**Goal**
Write out exactly the lines below that run from the one containing "top_cover();" through the one containing "bpy.context.scene.collection.objects.link(empty)", both included, with no other lines.

**Supplied information**
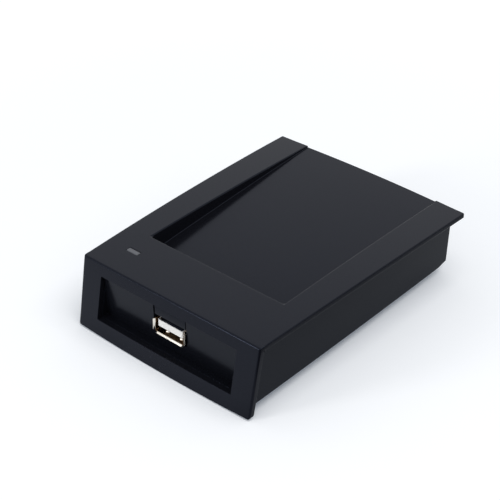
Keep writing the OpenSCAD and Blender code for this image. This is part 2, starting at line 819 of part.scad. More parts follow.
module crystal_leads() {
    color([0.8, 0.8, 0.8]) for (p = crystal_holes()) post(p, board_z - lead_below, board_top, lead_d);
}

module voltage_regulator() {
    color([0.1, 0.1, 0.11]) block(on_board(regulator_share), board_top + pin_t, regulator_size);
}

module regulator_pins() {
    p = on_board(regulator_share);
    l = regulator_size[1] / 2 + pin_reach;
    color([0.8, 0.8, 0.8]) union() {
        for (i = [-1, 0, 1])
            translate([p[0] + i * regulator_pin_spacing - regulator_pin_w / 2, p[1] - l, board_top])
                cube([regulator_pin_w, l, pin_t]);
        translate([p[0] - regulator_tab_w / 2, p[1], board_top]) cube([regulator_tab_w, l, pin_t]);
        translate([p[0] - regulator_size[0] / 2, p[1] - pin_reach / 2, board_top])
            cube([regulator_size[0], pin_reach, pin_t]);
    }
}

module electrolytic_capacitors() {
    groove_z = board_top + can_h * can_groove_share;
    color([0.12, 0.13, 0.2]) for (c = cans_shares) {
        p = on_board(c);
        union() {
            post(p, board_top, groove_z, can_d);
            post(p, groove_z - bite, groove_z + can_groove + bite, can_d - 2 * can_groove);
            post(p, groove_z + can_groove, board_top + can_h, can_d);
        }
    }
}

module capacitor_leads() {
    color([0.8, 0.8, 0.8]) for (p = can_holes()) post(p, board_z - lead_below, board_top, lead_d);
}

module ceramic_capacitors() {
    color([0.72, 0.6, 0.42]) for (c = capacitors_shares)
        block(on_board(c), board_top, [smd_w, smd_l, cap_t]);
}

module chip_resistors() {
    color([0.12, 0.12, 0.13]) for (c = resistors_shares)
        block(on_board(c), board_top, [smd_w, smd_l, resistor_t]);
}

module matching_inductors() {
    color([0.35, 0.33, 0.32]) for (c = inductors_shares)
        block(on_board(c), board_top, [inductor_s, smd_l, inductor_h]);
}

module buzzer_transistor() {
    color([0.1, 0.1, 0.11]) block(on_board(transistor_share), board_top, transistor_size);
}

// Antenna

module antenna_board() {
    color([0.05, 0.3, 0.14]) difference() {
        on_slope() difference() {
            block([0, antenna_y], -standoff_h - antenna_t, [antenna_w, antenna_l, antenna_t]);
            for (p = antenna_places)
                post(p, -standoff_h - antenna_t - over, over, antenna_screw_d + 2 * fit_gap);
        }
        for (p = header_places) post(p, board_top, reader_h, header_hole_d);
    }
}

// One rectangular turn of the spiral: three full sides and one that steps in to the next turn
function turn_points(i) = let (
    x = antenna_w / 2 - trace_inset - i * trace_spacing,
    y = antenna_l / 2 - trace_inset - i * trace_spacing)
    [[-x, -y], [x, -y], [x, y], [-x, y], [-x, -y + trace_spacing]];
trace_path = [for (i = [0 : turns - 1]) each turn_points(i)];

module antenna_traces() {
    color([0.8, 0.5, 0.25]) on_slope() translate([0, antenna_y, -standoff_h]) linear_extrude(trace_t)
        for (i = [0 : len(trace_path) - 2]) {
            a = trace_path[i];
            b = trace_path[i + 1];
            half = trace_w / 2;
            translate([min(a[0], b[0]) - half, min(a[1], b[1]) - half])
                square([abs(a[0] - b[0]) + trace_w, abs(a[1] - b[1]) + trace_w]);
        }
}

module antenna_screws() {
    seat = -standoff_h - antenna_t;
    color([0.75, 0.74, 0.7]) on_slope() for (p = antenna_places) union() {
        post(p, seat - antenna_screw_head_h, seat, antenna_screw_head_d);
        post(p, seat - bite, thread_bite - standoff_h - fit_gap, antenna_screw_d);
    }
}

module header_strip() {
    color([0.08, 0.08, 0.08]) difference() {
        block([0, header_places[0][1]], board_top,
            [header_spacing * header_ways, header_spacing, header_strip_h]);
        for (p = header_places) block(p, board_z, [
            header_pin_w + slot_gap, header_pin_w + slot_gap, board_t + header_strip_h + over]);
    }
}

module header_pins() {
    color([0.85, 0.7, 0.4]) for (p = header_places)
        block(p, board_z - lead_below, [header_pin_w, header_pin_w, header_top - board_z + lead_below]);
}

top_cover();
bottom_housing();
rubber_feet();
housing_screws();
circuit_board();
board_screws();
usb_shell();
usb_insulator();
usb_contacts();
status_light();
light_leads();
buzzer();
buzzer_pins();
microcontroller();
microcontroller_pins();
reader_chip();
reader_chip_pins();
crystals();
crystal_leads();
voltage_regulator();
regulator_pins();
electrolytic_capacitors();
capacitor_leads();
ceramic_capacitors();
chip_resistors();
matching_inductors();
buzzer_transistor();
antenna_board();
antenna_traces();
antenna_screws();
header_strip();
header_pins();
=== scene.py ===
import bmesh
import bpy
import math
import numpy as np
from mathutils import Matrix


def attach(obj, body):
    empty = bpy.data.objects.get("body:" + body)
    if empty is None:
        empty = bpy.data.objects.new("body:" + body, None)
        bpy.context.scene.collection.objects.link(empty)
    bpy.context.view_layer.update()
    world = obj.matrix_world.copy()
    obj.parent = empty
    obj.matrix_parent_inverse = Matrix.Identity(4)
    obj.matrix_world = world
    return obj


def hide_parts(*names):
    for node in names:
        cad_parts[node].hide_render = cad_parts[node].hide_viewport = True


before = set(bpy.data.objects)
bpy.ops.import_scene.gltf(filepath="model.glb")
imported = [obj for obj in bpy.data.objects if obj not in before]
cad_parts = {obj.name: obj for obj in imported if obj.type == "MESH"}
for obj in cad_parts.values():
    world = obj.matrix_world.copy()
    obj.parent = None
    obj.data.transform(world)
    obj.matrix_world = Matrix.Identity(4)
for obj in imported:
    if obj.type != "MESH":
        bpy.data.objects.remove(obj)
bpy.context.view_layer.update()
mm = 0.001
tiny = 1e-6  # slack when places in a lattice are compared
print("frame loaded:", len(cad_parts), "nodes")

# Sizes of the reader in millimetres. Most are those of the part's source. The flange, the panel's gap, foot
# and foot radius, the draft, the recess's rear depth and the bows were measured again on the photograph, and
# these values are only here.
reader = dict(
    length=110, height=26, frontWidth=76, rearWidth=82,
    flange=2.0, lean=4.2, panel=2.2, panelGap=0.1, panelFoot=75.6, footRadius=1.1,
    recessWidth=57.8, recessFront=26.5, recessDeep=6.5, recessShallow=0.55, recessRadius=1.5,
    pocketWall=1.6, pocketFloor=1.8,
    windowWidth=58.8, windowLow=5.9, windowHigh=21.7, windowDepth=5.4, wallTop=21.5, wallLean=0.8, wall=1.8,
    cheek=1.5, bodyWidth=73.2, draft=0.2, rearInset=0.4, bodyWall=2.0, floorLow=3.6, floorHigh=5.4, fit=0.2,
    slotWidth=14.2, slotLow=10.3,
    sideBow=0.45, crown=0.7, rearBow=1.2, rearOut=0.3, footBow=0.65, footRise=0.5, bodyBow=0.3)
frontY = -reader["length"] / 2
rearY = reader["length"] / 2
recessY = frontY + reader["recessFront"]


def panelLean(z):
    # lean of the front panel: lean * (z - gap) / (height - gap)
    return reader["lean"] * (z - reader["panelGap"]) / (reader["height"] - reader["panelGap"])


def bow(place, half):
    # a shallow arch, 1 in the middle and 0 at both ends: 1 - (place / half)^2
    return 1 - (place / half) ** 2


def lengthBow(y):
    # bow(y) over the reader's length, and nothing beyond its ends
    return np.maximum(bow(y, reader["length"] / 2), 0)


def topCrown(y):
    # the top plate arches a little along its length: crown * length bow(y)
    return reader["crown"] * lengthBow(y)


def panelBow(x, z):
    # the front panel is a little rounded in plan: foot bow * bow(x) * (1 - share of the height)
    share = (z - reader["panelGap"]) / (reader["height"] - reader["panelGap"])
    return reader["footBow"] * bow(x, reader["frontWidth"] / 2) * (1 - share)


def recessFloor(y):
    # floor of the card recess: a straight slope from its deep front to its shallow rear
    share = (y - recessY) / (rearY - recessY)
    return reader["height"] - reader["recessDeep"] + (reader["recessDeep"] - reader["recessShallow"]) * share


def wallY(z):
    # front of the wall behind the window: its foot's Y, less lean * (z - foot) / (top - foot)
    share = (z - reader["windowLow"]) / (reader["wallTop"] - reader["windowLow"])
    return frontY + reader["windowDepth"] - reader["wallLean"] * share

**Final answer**
top_cover();
bottom_housing();
rubber_feet();
housing_screws();
circuit_board();
board_screws();
usb_shell();
usb_insulator();
usb_contacts();
status_light();
light_leads();
buzzer();
buzzer_pins();
microcontroller();
microcontroller_pins();
reader_chip();
reader_chip_pins();
crystals();
crystal_leads();
voltage_regulator();
regulator_pins();
electrolytic_capacitors();
capacitor_leads();
ceramic_capacitors();
chip_resistors();
matching_inductors();
buzzer_transistor();
antenna_board();
antenna_traces();
antenna_screws();
header_strip();
header_pins();
=== scene.py ===
import bmesh
import bpy
import math
import numpy as np
from mathutils import Matrix


def attach(obj, body):
    empty = bpy.data.objects.get("body:" + body)
    if empty is None:
        empty = bpy.data.objects.new("body:" + body, None)
        bpy.context.scene.collection.objects.link(empty)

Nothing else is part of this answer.